When I was a teenager, I was fascinated by the late
1960s. Like everyone I knew, I had
gotten into Zeppelin and then fell into a mission of discovery about all bands
from the late 60s that “rocked”. There
is nothing like being 15 and being certain you are the first one to discover
bands like the Rolling Stones put out albums from the late 60s that were
somehow filled with songs that were not hits but incredibly great. “Hold on?

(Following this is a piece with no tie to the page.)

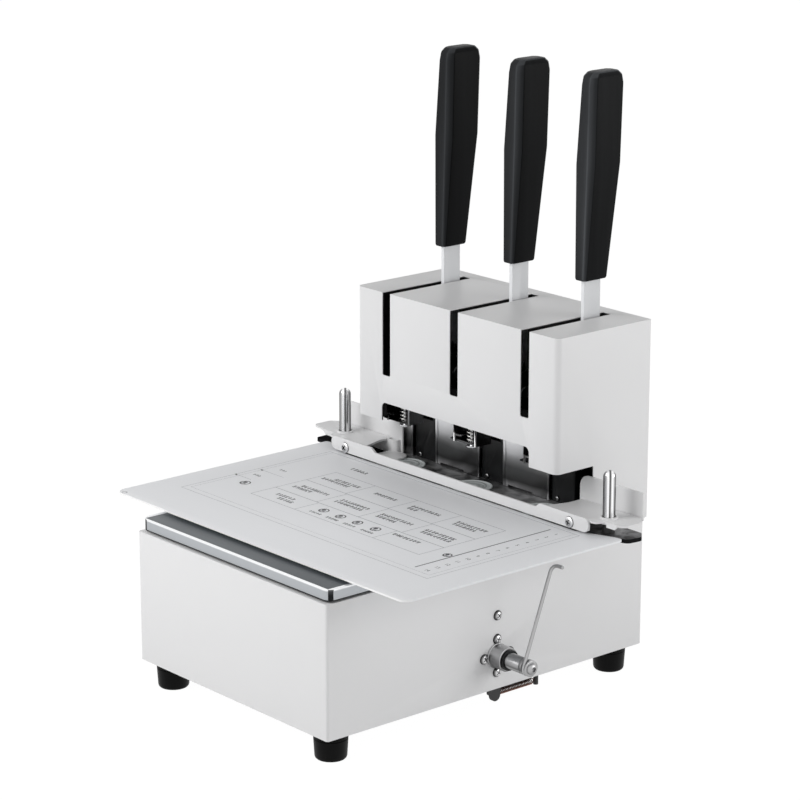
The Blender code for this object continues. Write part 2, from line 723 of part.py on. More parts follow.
def build_brackets():
    foot_bottom = PAD_TOP + GAP
    for side, side_name in SIDE_NAMES.items():
        flange = [
            (side * BRACKET_INNER, BED_TOP + GAP, 0),
            (side * (BED_WIDTH / 2 - GAP), BED_TOP + GAP, 0),
            (side * (BED_WIDTH / 2 - GAP), BRACKET_BOTTOM, 0),
            (side * BRACKET_OUTER, BRACKET_BOTTOM, 0),
            (side * BRACKET_OUTER, BRACKET_TOP, SHEET),
            (side * BRACKET_INNER, BRACKET_TOP, BRACKET_RADIUS),
        ]
        bracket = plate(f"guide_bracket_{side_name}", [rounded(flange)],
                        BRACKET_FRONT, BRACKET_FRONT + SHEET, "Y", WHITE_PAINT)
        outer = BRACKET_LEG_INNER + BRACKET_LEG_LENGTH
        leg_back = BRACKET_FRONT + SHEET / 2
        leg = [
            (side * BRACKET_LEG_INNER, leg_back, 0),
            (side * BRACKET_LEG_INNER, BRACKET_LEG_FRONT, BRACKET_LEG_RADIUS),
            (side * outer, BRACKET_LEG_FRONT, 0),
            (side * outer, BRACKET_LEG_FRONT + SHEET, 0),
            (side * (BRACKET_LEG_INNER + SHEET), BRACKET_LEG_FRONT + SHEET, BRACKET_LEG_RADIUS - SHEET),
            (side * (BRACKET_LEG_INNER + SHEET), leg_back, 0),
        ]
        foot = [
            (side * (BED_WIDTH / 2 - GAP), BRACKET_FOOT_FRONT, SHEET),
            (side * BRACKET_FOOT_INNER, BRACKET_FOOT_FRONT, BRACKET_FOOT_RADIUS),
            (side * BRACKET_FOOT_INNER, BRACKET_LEG_FRONT + BRACKET_FOOT_OVERLAP, SHEET),
            (side * (BED_WIDTH / 2 - GAP), BRACKET_LEG_FRONT + BRACKET_FOOT_OVERLAP, 0),
        ]
        join(bracket, plate("leg", [rounded(leg)], BED_TOP + GAP, END_PLATE_Z - GAP, "Z", WHITE_PAINT))
        join(bracket, plate("foot", [rounded(foot)], foot_bottom, foot_bottom + SHEET, "Z", WHITE_PAINT))


# Back stops and columns

STOP_LEAD = 0.0014
STOP_FRONT = COLUMN_FRONT - STOP_LEAD
STOP_HEIGHT = 0.0665
STOP_TOP = BED_TOP + STOP_HEIGHT
STOP_CLEARANCE = 0.0009
STOP_SIDE_INSET = 0.0005
STOP_LEFT_END = BED_WIDTH / 2 - STOP_SIDE_INSET
HEM_WIDTH = 0.0024
HEM_PROUD = 0.0007
STOP_NOTCH = 0.0280
STOP_NOTCH_INSET = 0.0055
STOP_NOTCH_HEIGHT = 0.0015
COLUMN_SCREW_X = 0.0060
COLUMN_SCREW_HEIGHT = 0.0030
COLUMN_SCREW_Z = BED_TOP + COLUMN_SCREW_HEIGHT
COLUMN_SCREW_RADIUS = 0.0023
COLUMN_SCREW_HEAD = 0.0014
COLUMN_SHANK_RADIUS = 0.0012
COLUMN_SHANK_LENGTH = 0.0070
COLUMN_CHAMFER = 0.0010


def build_stop(name, left, right, with_notch):
    """Stainless sheet between two columns, with a rolled edge at both ends."""
    bottom = BED_TOP + GAP
    if with_notch:
        first = left + STOP_NOTCH_INSET
        second = first + STOP_NOTCH
        lift = bottom + STOP_NOTCH_HEIGHT
        outline = [(left, bottom), (first, bottom), (first, lift), (second, lift),
                   (second, bottom), (right, bottom), (right, STOP_TOP), (left, STOP_TOP)]
    else:
        outline = [(left, bottom), (right, bottom), (right, STOP_TOP), (left, STOP_TOP)]
    back = STOP_FRONT + SHEET
    stop = plate(name, [outline], STOP_FRONT, back, "Y", STAINLESS)
    for start in (left, right - HEM_WIDTH):
        hem = box("hem", (start, STOP_FRONT - HEM_PROUD, bottom), (start + HEM_WIDTH, back, STOP_TOP),
                  STAINLESS, HEM_PROUD / 2, 2)
        join(stop, hem)


def build_stops():
    reach = COLUMN_WIDTH / 2 + STOP_CLEARANCE
    build_stop("stop_plate_left", -STOP_LEFT_END, station_x(1) - reach, False)
    for number in (1, 2):
        left = station_x(number) + reach
        right = station_x(number + 1) - reach
        build_stop(f"stop_plate_mid_{number}", left, right, True)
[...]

Beggar’s Banquet has this on it too?”
One point leads to another. This Hendrix
fella seems important. Wait… He played at Woodstock? Who else played there? Wow. A
lot of those bands seem cool too. Next
thing you know you own Jefferson Airplane’s “Surrealistic Pillow” and are
reading about San Francisco in the Summer of Love. Then someone mentions this obscure band, you
probably won’t like them, they’re heavy…
A bunch of radicals from Detroit that scared the shit out of everyone, The
MC5.
I was hooked. I read
all about the MC5, the White Panther Party, the insane chaos of the counter
culture protest movement, Hunter S Thompson, Abbie Hoffman, Malcom X, and on
and on. The late 60s was a time of great
change, a time where any stray cinder could light the whole thing on fire,
where one side of society had no grasp of the other side and vice versa. Rumors flew around about radical groups planning
to bomb government buildings. Petty
infighting between splinter groups. Government
informants, dope dealers, idealists and opportunists swirled around a confusing
center of the Vietnam War but all had their own agendas. Everything was important. Everything was absurd. The world was changing and only a fool couldn’t
see it. What a time to be alive and I
missed it!
So now we find ourselves in our version of 1968. Protest marches turn violent while old white
men in suits point fingers at “outside agitators” to protect their economic
interests. The new Boogieman is “Antifa”! The initial killing of George Floyd is just
an excuse at this point. The idealists
create the marches. The fringe elements
jump on to stir up the shit for their own evil agendas of anarchy, destruction
or triggering a race war. The third
layer are the opportunists, some protest tourists eager for Instagram moments
to create social media cred, and others looking for a chance to knock out a
window for a free TV. They all get
lumped together as “protesters” by the reporters for the Viewers that struggle
to understand what is going on behind their various screens shielding them from
real experiences. Everyone is convinced
they are right. Everyone is wrong. It’s all chaos.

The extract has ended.